If there is one thing that confused me most about my bikes at first, it was how the rear derailleur works. Let’s shine some light on this mysterious piece of tech, shall we?
What do all these screws do?
On first glance, the derailleur is this mysterious piece of metal with screws sticking out of it all over. For basic maintenance, you really only need to know two of them. Let’s break down what each of them controls!
High Limit Screw
Usually marked with an H, this screw controls how far away from the wheel the derailleur can go. Turning it counter-clockwise pushes the derailleur further out while turning it clockwise allows the derailleur to rest closer to the wheel.
Low Limit Screw
Usually marked with an L, the low limit screw controls how close the derailleur can get to the wheel. If it pulls too close to the wheel, it can pull the chain off the inside. This can lead to a lot of cursing in frustration as you wrestle it out, or worse, broken spokes. Turning it counter-clockwise pushes the derailleur further out while turning it clockwise allows the derailleur to rest closer to the wheel.

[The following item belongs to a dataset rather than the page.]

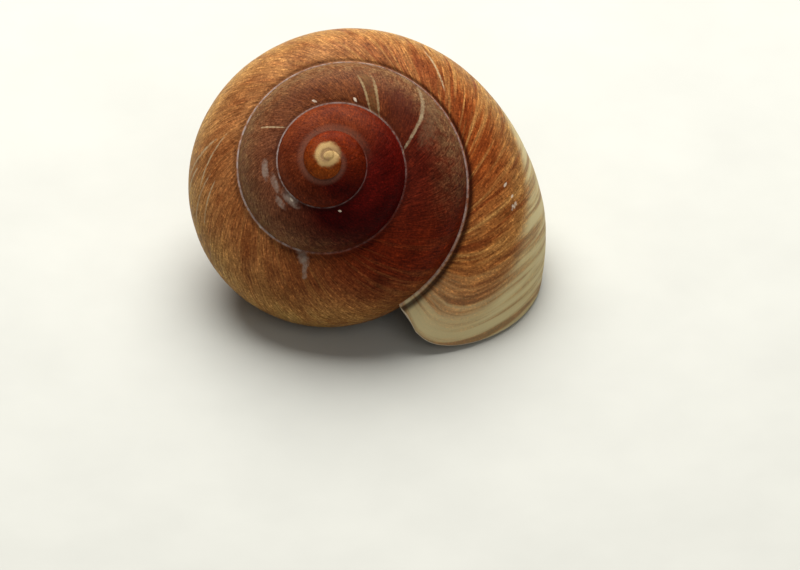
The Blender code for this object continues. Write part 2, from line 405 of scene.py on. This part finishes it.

Adjusting your cable tension
Seems simple right? Well, it is and it isn’t. There are actually two parts that can adjust your cable tension. The first, most obvious, is used to make large adjustments. To adjust this: shift into your highest gear, loosen the screw that clamps the cable, pull the cable finger tight, and retighten the screw!
The second way is using the barrel adjuster, which will generally be located on your front shifter or directly attached to your derailleur. The barrel adjuster is used to make small adjustments to your cable tension, mainly during indexing, which we will get into next time.
Tune in next time, when we take a closer look at how to use all of this to ensure your shifting remains buttery smooth!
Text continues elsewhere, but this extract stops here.